Prompt: Repeat exactly the lines of the entries below from the one with "with BuildLine() as" through the one with "low, high = Vector((1e9,)", both ends included, and nothing else.

++++++++++

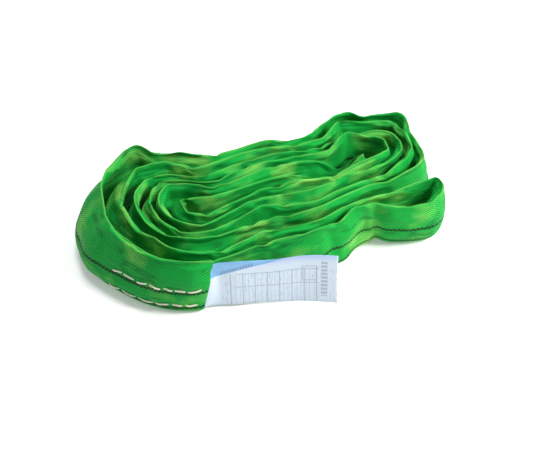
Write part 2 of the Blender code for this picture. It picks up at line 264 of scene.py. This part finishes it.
def sleeve_shape(distance, around):
    """Points of the sleeve: distance is along the sling, around from 0 at the top fold to 1."""
    total = loop.length
    at = np.mod(distance, total)
    angle = 2 * np.pi * around
    up = 0.5 + 0.5 * np.cos(angle)
    slant = MOUTH_SLANT * (1 - up) * (1 - eased(distance, 0.0, 0.06))
    place = loop.place(distance + slant)
    along = loop.direction(distance + slant)
    outward = np.stack([-along[..., 1], along[..., 0]], -1)
    first = distance < total
    doubled = np.where(first, 1 - eased(distance, OVERLAP, OVERLAP + RAMP), 0.0)
    lifted = np.where(first, eased(distance, total - RAMP, total), 1.0)
    height = STRAP_HEIGHT + edge_height(at) - 0.0015 * lifted
    height = height + doubled * 2 * LAYER
    thickness = STRAP_THICKNESS * (1 + 0.22 * smooth_noise(at, 0.07, 12, total))
    thickness = thickness * (1 - 0.25 * lifted) + doubled * (2 * LAYER)
    side = doubled * TAIL_SIDE / 2
    bottom = FLOOR_GAP + lifted * LAYER
    sharp = 0.5 + 0.6 * eased(up, 0.35, 1.0)
    across = np.sign(np.sin(angle)) * np.abs(np.sin(angle)) ** (2 * sharp) * (1.14 - 0.3 * up) / 2
    loose = 1 - 0.7 * doubled - 0.3 * lifted
    crumple = near(place[..., 0], -0.115, 0.045) + near(place[..., 0], 0.130, 0.035)
    folds = crease_depth(at, angle) * loose * (1 + 1.1 * crumple)
    sideways = side + kinks(at) + across * thickness + folds * np.abs(np.sin(angle))
    z = bottom + up * height
    x = place[..., 0] + outward[..., 0] * sideways
    y = place[..., 1] + outward[..., 1] * sideways
    lean_x, lean_y = lean_field(place[..., 0], place[..., 1])
    lean = up - LEAN_FOOT
    wander = 0.0036 * smooth_noise(at, 0.07, 31, total) + 0.0018 * smooth_noise(at, 0.033, 32, total)
    wander = wander * (up - 0.3) * (1 + 0.6 * crumple * loose)
    slump_x, slump_y = slump(place[..., 0], place[..., 1], up)
    x = x + lean_x * lean + slump_x + outward[..., 0] * wander
    y = y + lean_y * lean + slump_y + outward[..., 1] * wander
    return np.stack([x, y, z], -1)


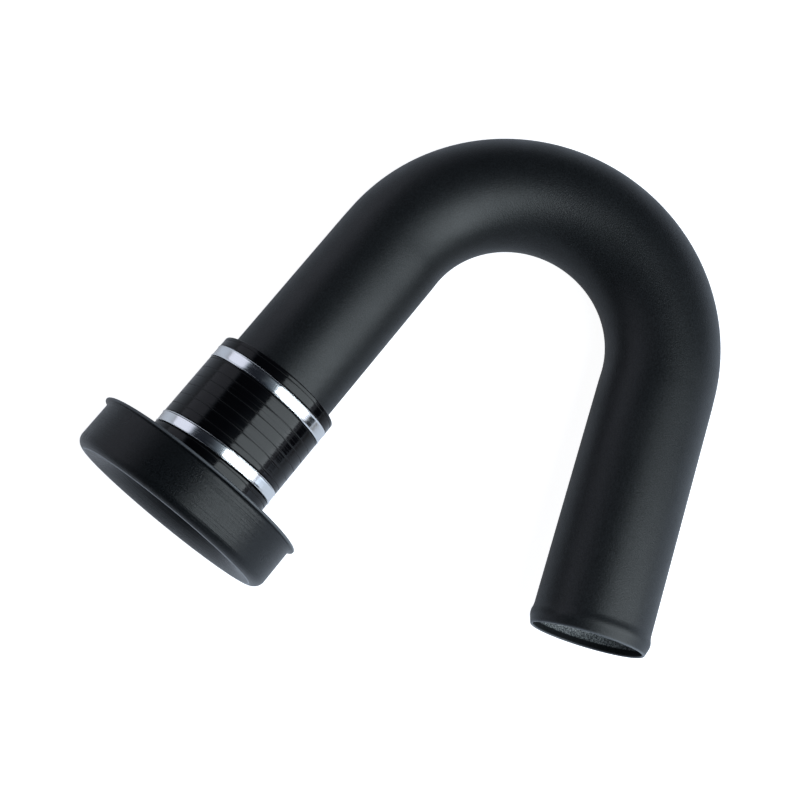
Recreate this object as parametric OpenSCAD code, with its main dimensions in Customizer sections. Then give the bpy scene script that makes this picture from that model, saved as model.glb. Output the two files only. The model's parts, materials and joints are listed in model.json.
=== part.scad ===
// Cold air intake pipe: a bent tube with a beaded mouth, a hose coupler held by
// two worm-drive clamps, and a spun filter adapter with a bell mouth.
// It lies on its side as it comes to rest, on the adapter's lip and the bend.

/* [Tube] */
// Outside diameter of the bent tube
tube_od = 76.2; // [60:0.1:90]
// Wall of the tube
tube_wall = 1.8; // [1.2:0.1:2.6]
// Radius of the bend, measured to the tube's centre line
bend_radius = 100.5; // [90:0.5:150]
// How much slimmer the wall is all round where the tube was drawn over the mandrel
bend_slim = 0.15; // [0.12:0.01:0.25]
// Angle that the bend turns through
bend_angle = 159.5; // [135:0.5:165]
// Straight length from the bend to the rim of the open mouth
mouth_leg = 174; // [120:1:260]
// Straight length from the bend to the tube's end inside the coupler
filter_leg = 158; // [130:1:220]

/* [Mouth bead] */
// How far the bead stands proud of the tube
bead_rise = 1.3; // [0.6:0.1:2.4]
// Outer radius of the bead's rounded crest
bead_arc = 4.5; // [3.5:0.1:6]
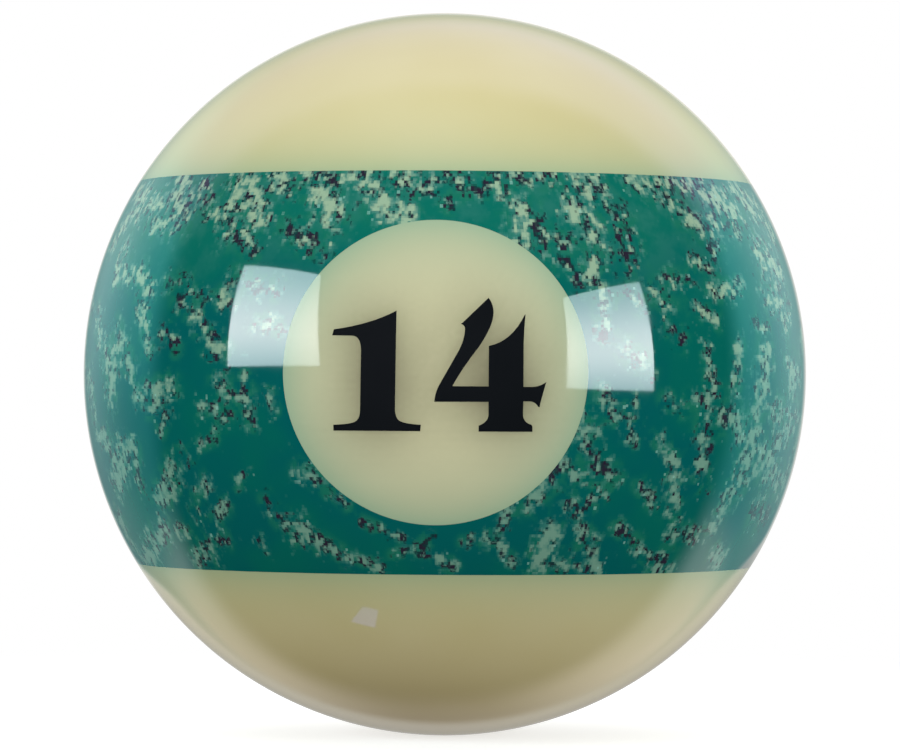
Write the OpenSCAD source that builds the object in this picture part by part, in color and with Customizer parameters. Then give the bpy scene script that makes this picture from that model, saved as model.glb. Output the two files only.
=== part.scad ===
// Numbered, striped pool ball: a cast core inside a coloured outer layer, which is made of two
// ivory caps, a marbled stripe, and two ivory number discs with black inlaid numerals.
// Origin at the ball's centre, +Z up through the caps, front number disc facing -Y.

/* [Ball] */
// Diameter of the finished ball
ball_d = 57.15; // [50.8:0.05:61.5]
// Thickness of the coloured layer between the core and the polished surface
skin_t = 6; // [4:0.5:8]

/* [Stripe] */
// Height of the stripe, measured straight up from its lower edge to its upper edge
stripe_h = 30.1; // [26:0.1:33]

/* [Number discs] */
// Diameter of each number disc, measured straight across its edge
disc_d = 22.6; // [20:0.1:25]
// Height of the numeral one
numeral_h = 8.9; // [7:0.1:10]
// Depth of the numerals below the polished surface
inlay_t = 2.5; // [1:0.1:3.5]

/* [Hidden] */

ball_r = ball_d / 2;
core_r = ball_r - skin_t;
inlay_r = ball_r - inlay_t;
disc_r = disc_d / 2;

// Smoothness of the spheres and cylinders
$fn = 200;
// Straight steps along each curved stretch of a numeral's outline
bend_steps = 8;
// A cutting shape reaches this far past what it cuts
past = 1;

ivory = [0.90, 0.86, 0.70];
teal = [0.07, 0.45, 0.40];
ink = [0.05, 0.05, 0.06];
filler = [0.55, 0.50, 0.42];

// The numerals are drawn flat, in units of which the numeral one is 8.9 high, about the disc's centre
drawn_h = 8.9;
// Turns a front piece to the back of the ball
half_turn = [0, 0, 180];
// Turns a flat drawing to stand upright and face -Y
facing_front = [90, 0, 0];

// Points of one bend from a to b, pulled towards the corner, without a itself
function bend(a, corner, b) = [
    for (i = [1 : bend_steps])
        let (t = i / bend_steps)
        (1 - t) * (1 - t) * a + 2 * t * (1 - t) * corner + t * t * b
];

function at_size(outline) = [for (point = outline) point * numeral_h / drawn_h];

// Flag, hooked serif, straight stem and a bracketed slab foot
function numeral_one() = concat(
    [[-2.84, 4.54]],
    bend([-2.84, 4.54], [-4.73, 3.51], [-7.49, 3.14]),
    [[-7.62, 2.69], [-6.10, 2.67]],
    bend([-6.10, 2.67], [-5.48, 2.63], [-5.45, 1.60]),
    [[-5.50, -2.84]],
    bend([-5.50, -2.84], [-5.52, -3.57], [-6.00, -3.72]),
    bend([-6.00, -3.72], [-6.45, -3.87], [-7.49, -3.90]),
    [[-7.49, -4.34], [-1.04, -4.34], [-1.00, -3.86]],
    bend([-1.00, -3.86], [-2.15, -3.81], [-2.58, -3.58]),
    bend([-2.58, -3.58], [-2.87, -3.37], [-2.91, -2.77])
);

// Swept diagonal, counter left open at the top, spiked stem, hooked bar and a bracketed slab foot
function numeral_four() = concat(
    [[3.92, 5.52]],
    bend([3.92, 5.52], [4.30, 5.05], [4.30, 4.41]),
    bend([4.30, 4.41], [4.30, 3.48], [3.25, 1.90]),
    bend([3.25, 1.90], [2.05, 0.35], [1.31, -1.01]),
    [[3.97, -1.01], [3.97, 1.97]],
    bend([3.97, 1.97], [5.65, 2.30], [6.60, 4.31]),
    [[6.65, 4.31]],
    bend([6.65, 4.31], [6.54, 3.05], [6.53, 1.97]),
    [[6.53, -1.03], [7.18, -1.03]],
    bend([7.18, -1.03], [7.75, -1.01], [8.21, -0.65]),
    [[7.80, -2.15], [7.73, -2.51], [7.62, -2.51]],
    bend([7.62, -2.51], [7.42, -2.13], [7.03, -2.10]),
    [[6.53, -2.10], [6.51, -3.06]],
    bend([6.51, -3.06], [6.52, -3.65], [7.14, -3.82]),
    [[7.21, -3.97], [7.21, -4.34], [3.25, -4.34], [3.25, -3.90]],
    bend([3.25, -3.90], [3.93, -3.65], [3.97, -3.13]),
    [[3.97, -2.15], [-0.02, -2.17]],
    bend([-0.02, -2.17], [0.04, -1.50], [0.33, -0.95]),
    [[1.72, 1.53]],
    bend([1.72, 1.53], [2.19, 2.40], [2.21, 3.21]),
    bend([2.21, 3.21], [2.21, 3.47], [1.90, 3.59]),
    [[2.04, 3.68]]
);

// Spherical layer between an inner radius and the polished surface
module layer(inner_r) {
    difference() {
        sphere(r = ball_r);
        sphere(r = inner_r);
    }
}

// Part of the outer layer that lies above the stripe
module cap() {
    half_space = 2 * (ball_r + past);
    intersection() {
        layer(core_r);
        translate([-half_space / 2, -half_space / 2, stripe_h / 2]) cube(half_space);
    }
}

// Round column along -Y that a number disc is cut from
module disc_column() {
    rotate(facing_front) cylinder(r = disc_r, h = ball_r + past);
}

// Upright prism along -Y over a numeral's outline
module numeral_prism(outline) {
    rotate(facing_front) linear_extrude(height = ball_r + past) polygon(at_size(outline));
}

// Black inlay, flush with the polished surface
module numeral(outline) {
    intersection() {
        layer(inlay_r);
        numeral_prism(outline);
    }
}

// Ivory plug from the core to the surface, with a pocket for each numeral
module number_disc() {
    difference() {
        intersection() {
            layer(core_r);
            disc_column();
        }
        numeral(numeral_one());
        numeral(numeral_four());
    }
}

module core() {
    color(filler) sphere(r = core_r);
}

module upper_cap() {
    color(ivory) cap();
}

module lower_cap() {
    color(ivory) mirror([0, 0, 1]) cap();
}

// Ring round the equator with a window for each number disc
module stripe_band() {
    color(teal) difference() {
        intersection() {
            layer(core_r);
            cylinder(r = ball_r + past, h = stripe_h, center = true);
        }
        disc_column();
        rotate(half_turn) disc_column();
    }
}

module front_number_disc() {
    color(ivory) number_disc();
}

module front_numeral_one() {
    color(ink) numeral(numeral_one());
}

module front_numeral_four() {
    color(ink) numeral(numeral_four());
}

module back_number_disc() {
    color(ivory) rotate(half_turn) number_disc();
}

module back_numeral_one() {
    color(ink) rotate(half_turn) numeral(numeral_one());
}

module back_numeral_four() {
    color(ink) rotate(half_turn) numeral(numeral_four());
}

core();
upper_cap();
lower_cap();
stripe_band();
front_number_disc();
front_numeral_one();
front_numeral_four();
back_number_disc();
back_numeral_one();
back_numeral_four();
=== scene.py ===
"""Looks for the numbered pool ball: polished resin castings, a marbled stripe and a bright studio.

Everything is in metres, in the ball's own frame: the origin is its centre, +Z goes up through the
upper cap, and the front number disc faces -Y. A "turn" is an angle about +Z, counted from -Y
towards +X.
"""
import math
import random

import bmesh
import bpy
import numpy as np
from mathutils import Matrix, Vector
from mathutils.geometry import delaunay_2d_cdt


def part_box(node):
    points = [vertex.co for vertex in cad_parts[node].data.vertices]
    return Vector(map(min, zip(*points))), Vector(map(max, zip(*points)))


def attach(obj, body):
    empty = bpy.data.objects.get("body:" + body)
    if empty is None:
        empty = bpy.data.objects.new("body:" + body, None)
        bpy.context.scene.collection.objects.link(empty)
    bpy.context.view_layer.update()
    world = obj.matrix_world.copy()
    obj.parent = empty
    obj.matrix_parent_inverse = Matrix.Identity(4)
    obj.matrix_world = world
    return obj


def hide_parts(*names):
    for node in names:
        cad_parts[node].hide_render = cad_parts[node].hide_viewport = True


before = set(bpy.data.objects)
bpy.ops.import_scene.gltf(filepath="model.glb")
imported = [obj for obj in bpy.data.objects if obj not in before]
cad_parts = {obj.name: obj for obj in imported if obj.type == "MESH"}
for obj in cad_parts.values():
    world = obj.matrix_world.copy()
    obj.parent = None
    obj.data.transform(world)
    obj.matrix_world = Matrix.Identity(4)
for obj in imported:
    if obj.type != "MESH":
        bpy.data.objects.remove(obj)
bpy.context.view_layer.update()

MM = 0.001

# ------------------------------------------------------------------ sizes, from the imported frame
BALL_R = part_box("upper_cap")[1].z
CORE_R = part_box("core")[1].z
STRIPE_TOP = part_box("stripe_band")[1].z
DISC_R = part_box("front_number_disc")[1].x
NUMERALS = ("numeral_one", "numeral_four")

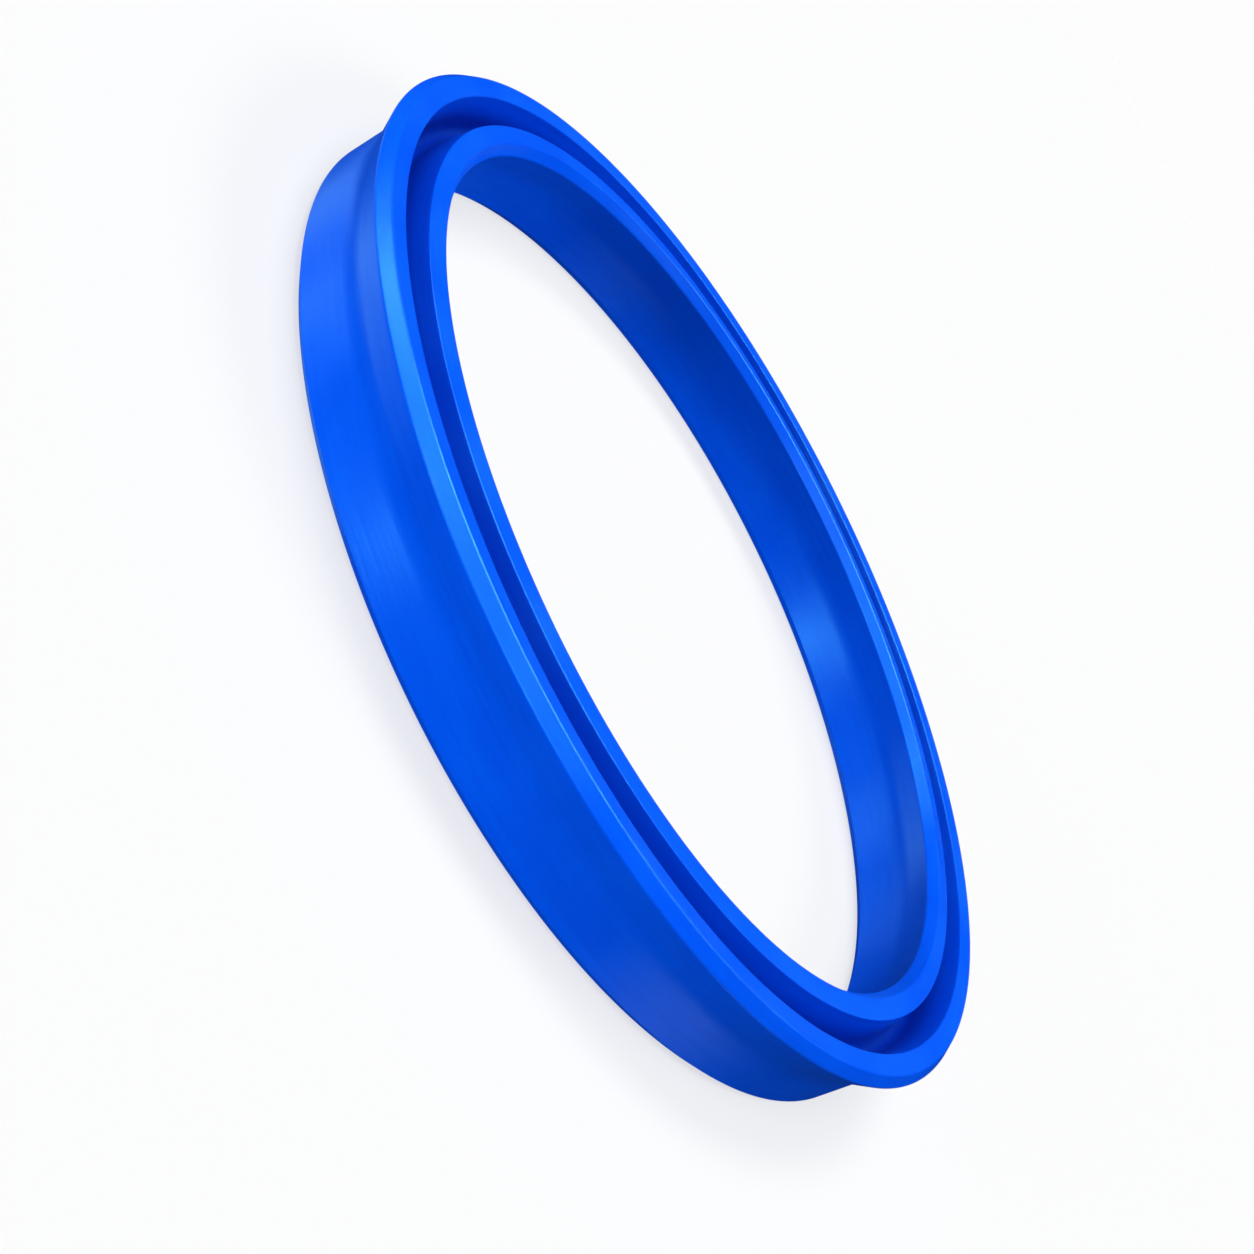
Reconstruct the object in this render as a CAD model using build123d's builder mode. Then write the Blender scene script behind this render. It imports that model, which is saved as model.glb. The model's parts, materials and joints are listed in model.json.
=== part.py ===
"""U cup seal: one polyurethane ring with a solid heel and two flared sealing lips.

The ring lies on its heel. Its axis is Z, its heel face is at Z = 0, and the groove
between the lips opens upwards, towards the pressure side. Lengths are in millimetres.
"""

import os

from build123d import *

# Gland that the seal fills, from the rod to the wall around it
rod_diameter = 125.0
gland_depth = 7.5

# Heel
heel_clearance = 0.15
heel_height = 8.6
heel_chamfer = 1.1

# Lips, which flare from a soft waist to a sharp sealing edge that stands past the gland
lip_interference = 2.2
flare_height = 5.0
waist_radius = 8.0

# Lip tops: a bevel up from the sealing edge to a ridge, then a crest that falls to the groove
bevel_width = 1.15
bevel_height = 1.5
crest_fall = 0.25

# Groove, with straight walls that run into a round root
groove_mouth_width = 4.15
groove_depth = 6.0
groove_root_radius = 1.1

# Heights above the heel face
sealing_edge_height = heel_height + flare_height
ridge_height = sealing_edge_height + bevel_height
crest_height = ridge_height - crest_fall
root_centre_height = crest_height - groove_depth + groove_root_radius

# Distances from the axis
rod_radius = rod_diameter / 2
housing_radius = rod_radius + gland_depth
groove_radius = (rod_radius + housing_radius) / 2


def lip_side(gland_radius, outwards):
    """Corners of one side from heel to groove; outwards is 1 on the housing side, -1 on the rod side."""
    heel_radius = gland_radius - outwards * heel_clearance
    lip_radius = gland_radius + outwards * lip_interference
    return {
        "heel": (heel_radius, 0),
        "waist": (heel_radius, heel_height),
        "sealing_edge": (lip_radius, sealing_edge_height),
        "ridge": (lip_radius - outwards * bevel_width, ridge_height),
        "mouth": (groove_radius + outwards * groove_mouth_width / 2, crest_height),
    }


housing_side = lip_side(housing_radius, 1)
rod_side = lip_side(rod_radius, -1)

with BuildPart() as seal_ring:
    with BuildSketch(Plane.XZ) as section:
        with BuildLine():
            Polyline(*housing_side.values(), *reversed(rod_side.values()), close=True)
        make_face()

        with BuildLine() as groove:
            CenterArc((groove_radius, root_centre_height), groove_root_radius, 0, 360)
            Line(housing_side["mouth"], rod_side["mouth"])
        make_hull(groove.edges(), mode=Mode.SUBTRACT)

        for side in (housing_side, rod_side):
            waist = section.vertices().sort_by_distance(side["waist"])[0]
            fillet(waist, radius=waist_radius)
            heel_corner = section.vertices().sort_by_distance(side["heel"])[0]
            chamfer(heel_corner, length=heel_chamfer)
    revolve(axis=Axis.Z)

seal_ring.part.label = "seal_ring"
os.makedirs("parts", exist_ok=True)
export_step(seal_ring.part, "parts/seal_ring.step")
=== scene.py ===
"""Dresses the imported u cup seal: a finely rounded polyurethane ring, its finish, and a plain studio."""

import json
from math import asin, atan2, cos, hypot, pi, radians, sin, tan

import bpy
from mathutils import Matrix, Vector


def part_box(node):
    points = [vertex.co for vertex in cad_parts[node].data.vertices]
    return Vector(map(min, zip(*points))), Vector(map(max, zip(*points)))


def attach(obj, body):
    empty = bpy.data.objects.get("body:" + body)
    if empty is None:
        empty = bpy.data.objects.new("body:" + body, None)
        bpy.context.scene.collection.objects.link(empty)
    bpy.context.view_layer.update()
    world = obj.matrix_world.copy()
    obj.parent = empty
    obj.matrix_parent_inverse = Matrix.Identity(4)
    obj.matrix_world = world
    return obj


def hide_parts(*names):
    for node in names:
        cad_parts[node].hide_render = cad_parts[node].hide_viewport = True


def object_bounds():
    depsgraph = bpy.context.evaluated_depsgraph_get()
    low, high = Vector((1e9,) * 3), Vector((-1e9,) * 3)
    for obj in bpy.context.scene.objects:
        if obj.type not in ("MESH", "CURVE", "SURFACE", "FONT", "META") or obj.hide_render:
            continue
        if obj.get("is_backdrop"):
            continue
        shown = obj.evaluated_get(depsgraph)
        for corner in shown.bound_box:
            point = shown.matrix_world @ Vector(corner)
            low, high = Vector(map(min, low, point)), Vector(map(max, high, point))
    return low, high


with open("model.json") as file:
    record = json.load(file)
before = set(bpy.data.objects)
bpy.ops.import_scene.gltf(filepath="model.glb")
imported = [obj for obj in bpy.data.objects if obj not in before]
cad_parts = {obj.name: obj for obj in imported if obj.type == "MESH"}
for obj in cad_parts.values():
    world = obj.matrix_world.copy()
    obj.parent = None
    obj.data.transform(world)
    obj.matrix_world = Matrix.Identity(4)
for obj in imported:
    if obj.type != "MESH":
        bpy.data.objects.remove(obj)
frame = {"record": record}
cad_low, cad_high = (Vector(corner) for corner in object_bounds())

MM = 0.001

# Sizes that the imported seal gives
mount_radius = {
    mount["name"]: mount["dims"]["r_mm"] * MM
    for mount in frame["record"]["mounts"]
    if "r_mm" in mount["dims"]
}
heel_outer_radius = mount_radius["heel_outside"]
heel_inner_radius = mount_radius["heel_bore"]
seal_low, seal_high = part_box("seal_ring")
lip_outer_radius = seal_high[0]
seal_height = seal_high[2] - seal_low[2]
groove_radius = (heel_outer_radius + heel_inner_radius) / 2

# Sizes of the section, measured from the middle of the groove or from the heel face
heel_half_width = heel_outer_radius - groove_radius
lip_half_width = lip_outer_radius - groove_radius
heel_chamfer = 1.1 * MM
heel_height = 8.6 * MM
bevel_width = 1.15 * MM
bevel_height = 1.5 * MM
crest_fall = 0.25 * MM
mouth_half_width = 2.075 * MM
groove_depth = 6.0 * MM
root_radius = 1.1 * MM

# How each corner of the section is rounded: its radius and the number of steps round it
heel_edge_round = (0.25 * MM, 5)
waist_round = (8.0 * MM, 16)
sealing_edge_round = (0.35 * MM, 8)
ridge_round = (0.45 * MM, 8)
housing_mouth_round = (0.22 * MM, 5)
rod_mouth_round = (0.15 * MM, 4)
root_round = (root_radius, 22)
steps_round_ring = 640

# Colour of the polyurethane: it wavers between two blues, and painted shade darkens it inside the groove
darker_blue = (0.0, 0.076, 0.81, 1)
paler_blue = (0.0, 0.096, 0.88, 1)
# Dark blue of the painted shade deep inside the groove
painted_groove_shade = (0.0, 0.02, 0.36, 1)
gloss_tint = (0.3, 0.8, 1, 1)
line_share = 0.6
groove_shade_start = 0.2
groove_shade_depth = 5.0 * MM

# Surface of the polyurethane
lines_per_metre = 1400
line_breaks = 5
line_height = 0.016 * MM
patches_per_metre = 110
grains_per_metre = 3600
grain_height = 0.008 * MM
glossiest = 0.28
dullest = 0.36

# Floor, backdrop and the colours of the light; floor_light is what all lamps together give the level floor
floor_reach = 12.0
floor_colour = 0.2
floor_light = 1.42
backdrop_white = 0.98
fill_light = 0.04
fill_colour = (0.2, 0.5, 1.0)
glint_colour = (0.3, 0.75, 1.0)

# Camera: lengths are shares of the ring's outer radius, angles are in degrees
camera_lens = 50.62
camera_sensor = 36
camera_distance = 3.2986
camera_elevation = 18.111
camera_aim = (0.0313, -0.5545)
camera_roll = 64.061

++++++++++

Expected answer:
        with BuildLine() as groove:
            CenterArc((groove_radius, root_centre_height), groove_root_radius, 0, 360)
            Line(housing_side["mouth"], rod_side["mouth"])
        make_hull(groove.edges(), mode=Mode.SUBTRACT)

        for side in (housing_side, rod_side):
            waist = section.vertices().sort_by_distance(side["waist"])[0]
            fillet(waist, radius=waist_radius)
            heel_corner = section.vertices().sort_by_distance(side["heel"])[0]
            chamfer(heel_corner, length=heel_chamfer)
    revolve(axis=Axis.Z)

seal_ring.part.label = "seal_ring"
os.makedirs("parts", exist_ok=True)
export_step(seal_ring.part, "parts/seal_ring.step")
=== scene.py ===
"""Dresses the imported u cup seal: a finely rounded polyurethane ring, its finish, and a plain studio."""

import json
from math import asin, atan2, cos, hypot, pi, radians, sin, tan

import bpy
from mathutils import Matrix, Vector


def part_box(node):
    points = [vertex.co for vertex in cad_parts[node].data.vertices]
    return Vector(map(min, zip(*points))), Vector(map(max, zip(*points)))


def attach(obj, body):
    empty = bpy.data.objects.get("body:" + body)
    if empty is None:
        empty = bpy.data.objects.new("body:" + body, None)
        bpy.context.scene.collection.objects.link(empty)
    bpy.context.view_layer.update()
    world = obj.matrix_world.copy()
    obj.parent = empty
    obj.matrix_parent_inverse = Matrix.Identity(4)
    obj.matrix_world = world
    return obj


def hide_parts(*names):
    for node in names:
        cad_parts[node].hide_render = cad_parts[node].hide_viewport = True


def object_bounds():
    depsgraph = bpy.context.evaluated_depsgraph_get()
    low, high = Vector((1e9,) * 3), Vector((-1e9,) * 3)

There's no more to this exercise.